Recent research indicates that costs associated with cyberattacks are growing rapidly, particularly for businesses.
In its 2020 Year End Data Breach QuickView Report, Risk Based Security tracked 3,932 publicly reported data breaches in 2020, compromising more than 37 billion records.
While the total number of publicly reported data breaches fell by 48 percent from 2019, the total number of records compromised increased by 141 percent. 2020 was, by far, the largest number of records exposed in a single year since 2005. Furthermore, the average cost to a company that suffers a data breach is now nearly $4 million.
This tells us that cybercriminals are getting smarter. Instead of more attacks with less damage, they are now causing more damage with fewer attacks. For example, in 2019, Canva, a high-profile Australian graphic design firm suffered a breach that exposed email addresses, usernames, names, cities of residence, and passwords of 137 million users.
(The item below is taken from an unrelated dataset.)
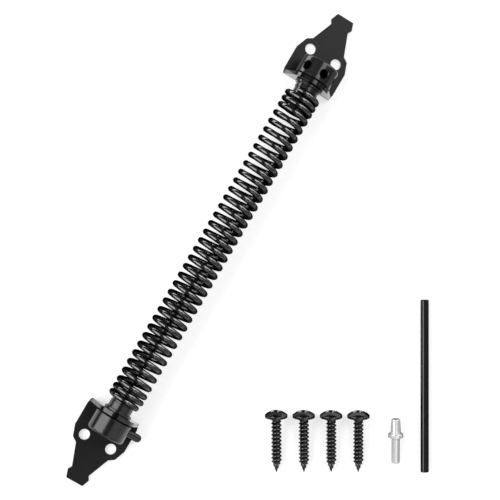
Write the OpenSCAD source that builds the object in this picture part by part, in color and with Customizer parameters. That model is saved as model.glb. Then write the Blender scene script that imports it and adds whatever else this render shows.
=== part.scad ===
// Gate spring closer: two bent eye brackets, a turned plug in each eye and a
// left-hand torsion spring gripped on both plugs, with its loose fixings beside it.
// The closer lies on the backs of its leaves. Its spring runs along Y, the leaves
// face up and the origin is midway between the lower bracket's two screw holes.

/* [Bracket leaf] */
// Distance between the screw hole pairs of the two brackets
hole_span = 267.4; // [180:0.1:400]
// Thickness of the bracket plate
plate_t = 2.4; // [1.6:0.1:4]
// Inside radius of the bend between leaf and flange
bend_r = 1.6; // [1:0.1:1.7]
// Width of the leaf beside the barrel
leaf_w = 33.8; // [30:0.2:44]
// Distance from where the leaf's straight sides end to the screw holes
side_rest = 2.6; // [1:0.1:6]
// Rim of the leaf beside a screw hole, at the shoulders
hole_rim = 2; // [1.5:0.1:2.8]
// Distance from the screw holes to the end of the shoulders
shoulder_past = 4.3; // [3:0.1:6]
// Length of the step from the shoulders to the neck
shoulder_step = 2.1; // [1:0.1:5]
// Width of the neck where it leaves the shoulders
neck_w = 22; // [18:0.1:25]
// Length of the tapered neck
neck_len = 13.6; // [8:0.1:20]
// Width of the neck below the ears
neck_end_w = 11.4; // [8:0.1:14]
// Length of the step from the neck to the ears
ear_step = 2.3; // [1:0.1:3]
// Width across the ears
ear_w = 14.3; // [14.2:0.1:18]
// Length of the tip beyond the ears
tip_len = 4.8; // [3:0.1:10]
// Width of the tip's straight end
tip_w = 10.9; // [8:0.1:14]
// Radius of the leaf's corners
corner_r = 0.6; // [0.2:0.1:1.2]

/* [Screw holes] */
// Distance between the two screw holes of a leaf
hole_pitch = 18; // [15:0.1:20]
// Clearance of a screw in its hole, over the diameter
hole_play = 0.2; // [0.1:0.1:1]
// Distance from the barrel's end to the edge of the screw holes
hole_clear = 3.1; // [0.5:0.1:6]

/* [Flange] */
// Width of the flange's eye around its bore
eye_wall = 4.8; // [3:0.1:6]
// How far each side of the flange comes in through the bend
flange_taper = 1; // [0.2:0.1:2]

/* [Plugs] */
// Diameter of the barrel
barrel_d = 23.3; // [18:0.1:30]
// Length of the barrel
barrel_len = 12.3; // [11:0.1:20]
// Clearance between the barrel and the leaf
barrel_gap = 0.35; // [0.2:0.05:2]
// Radius of the barrel's outer edge
barrel_edge = 1.4; // [0.4:0.1:3]
// Chamfer of the barrel's edge beside the flange
barrel_chamfer = 0.9; // [0.8:0.1:1.5]
// Diameter of the journal that turns in the flange
journal_d = 14.9; // [14.2:0.1:16]
// Radial clearance of the journal in the flange's bore
journal_fit = 0.05; // [0.01:0.01:0.1]
// End play of the plug between barrel and flange
end_play = 0.3; // [0.1:0.05:0.6]
// Length of the lower journal between washer and spring
lower_journal = 4.4; // [0.5:0.1:10]
// Length of the upper journal between washer and spring
upper_journal = 3; // [0.5:0.1:10]
// Length of the lower plug's seat inside the spring
lower_seat = 11.7; // [8:0.1:30]
// Length of the upper plug's seat inside the spring
upper_seat = 15.2; // [8:0.1:30]
// Chamfer of the plug's inner end
plug_chamfer = 1; // [0.3:0.1:2]

/* [Winding holes] */
// Clearance of rod and lock pin in a winding hole, over the diameter
winding_play = 0.3; // [0.1:0.1:1]
// Number of winding holes round the upper barrel, each drilled to its middle
winding_holes = 6; // [2:2:6]
// Distance of the winding holes from the flange
winding_at = 6; // [4.5:0.1:8]
// Angle of the first winding hole from the leaf's normal
winding_turn = 15; // [0:1:60]

/* [Stop pin] */
// Diameter of the lower plug's stop pin
stop_d = 4.8; // [3:0.1:6]
// Length of the stop pin outside the barrel
stop_out = 12.4; // [9:0.1:20]
// Length of the stop pin inside the barrel
stop_in = 8; // [4:0.1:8.5]
// Distance of the stop pin from the flange
stop_at = 5.5; // [4:0.1:8]
// Gap between the stop pin and the leaf's edge that it bears on
stop_gap = 0.3; // [0.1:0.05:1]

/* [Washers] */
// Width of a washer's ring
washer_rim = 1.3; // [0.8:0.1:3]
// Thickness of a washer
washer_t = 1.6; // [0.8:0.1:3]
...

And because cybersecurity threats are increasing for companies of all sizes, the need for corporate cybersecurity should be a top priority.
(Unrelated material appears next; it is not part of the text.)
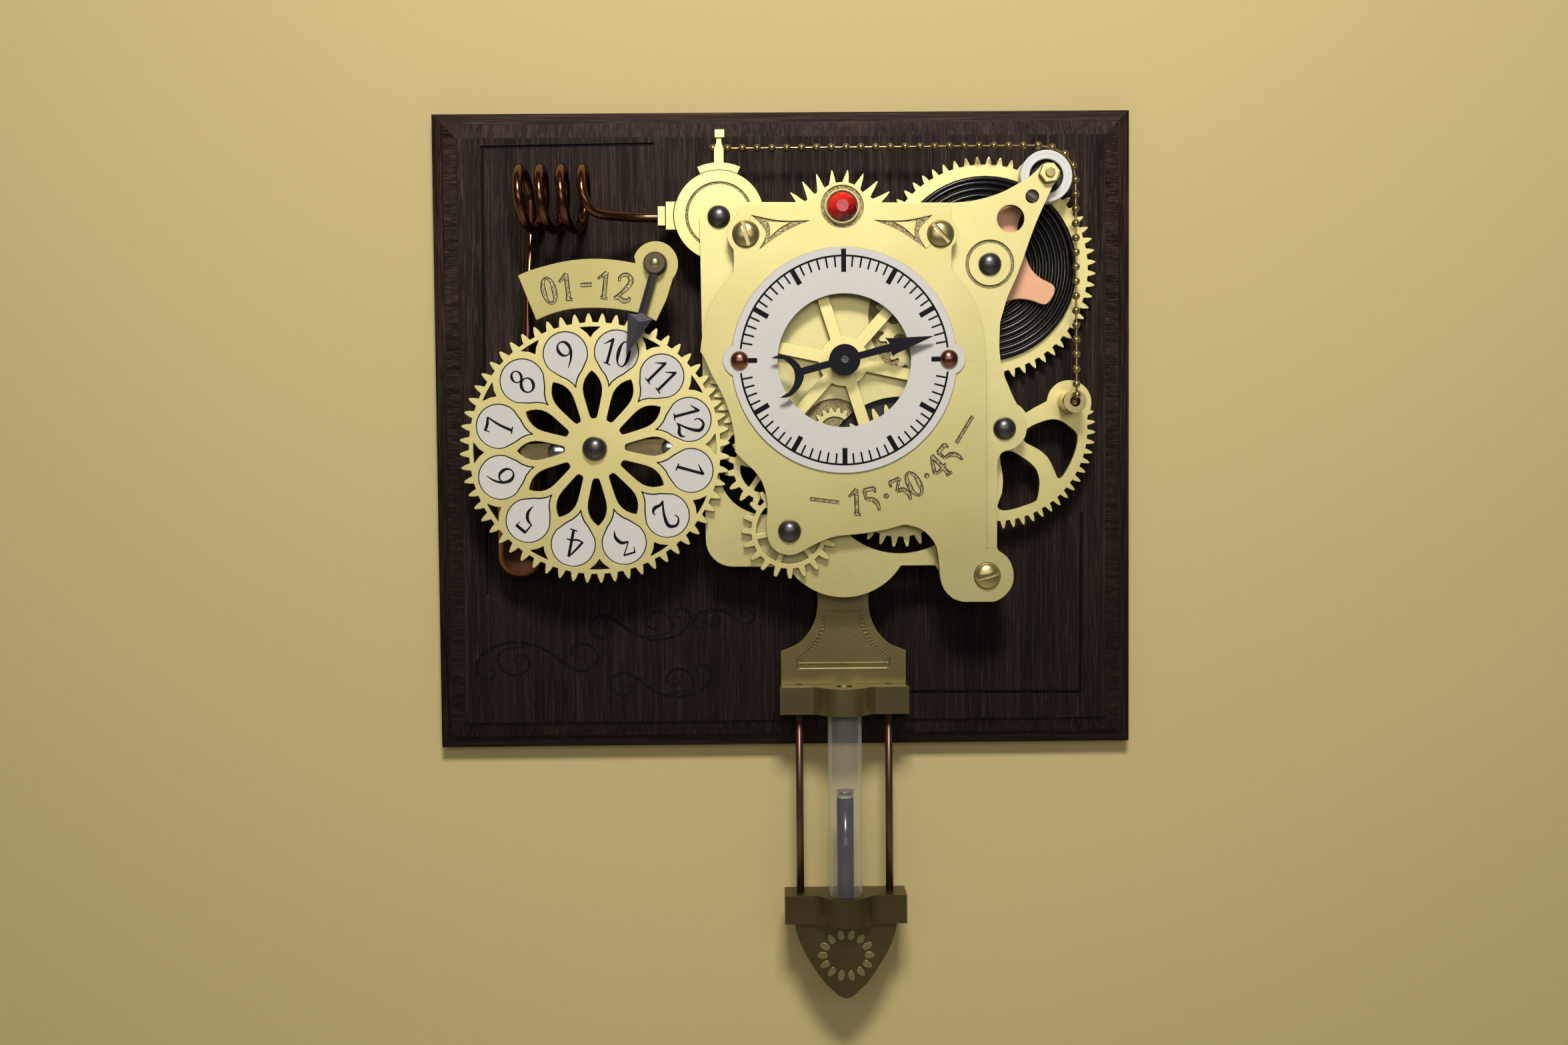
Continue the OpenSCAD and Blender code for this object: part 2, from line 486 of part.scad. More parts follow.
module lower_block() color("#b79a5c") cross_block(51.8, -209.6, -197.4);
module pendulum_rods() color("#a85f38") for (s = [-1, 1])
    translate([dial_x + s * 19.1, -board_t - 8, -209.6]) cylinder(r = rod_d / 2, h = 209.6 - 108.6);
module glass_tube() color("#dfe6ea", 0.35) translate([dial_x, -board_t - tube_h, -197.4]) difference() {
    cylinder(r = 7.2, h = 197.4 - 120.2);
    translate([0, 0, -1]) cylinder(r = 6.5, h = 90);
}
module inner_rod() color("#252338") translate([dial_x, -board_t - tube_h, -209.6])
    cylinder(r = 3.6, h = 209.6 - 155.6);
module tube_cap() color("#c6c6c8") translate([dial_x, -board_t - tube_h, -155.6]) cylinder(r = 3.9, h = 2.6);
function bob_half() = curve([[21.8, -209.6], [20.8, -214.6], [17.9, -221.8], [14, -228.5], [9.4, -235.2], [5.9, -238.6], [2.8, -241.4], [0, -242.4]], 4);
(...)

Cybersecurity Challenges Facing the Corporate World
Today, an organization’s competitive advantage depends on how well it can use technology to automate repetitive tasks, improve reporting, and take advantage of the data to improve strategic decision-making.
The more an organization relies on information technology, however, the more vulnerable it is to security breaches by bad actors who make a career of finding vulnerabilities within the corporate IT ecosystem. Common cybersecurity risks include ransomware, malware, phishing, endpoint breaches.
The proliferation of cybersecurity incidents may well be the biggest risk facing corporate organizations. In addition to the cost of a breach, the potential for downtime and reputation loss are both serious enough to force a corporation into bankruptcy if the incident is catastrophic.
The need for businesses and their IT departments to implement information security protocols can not be ignored.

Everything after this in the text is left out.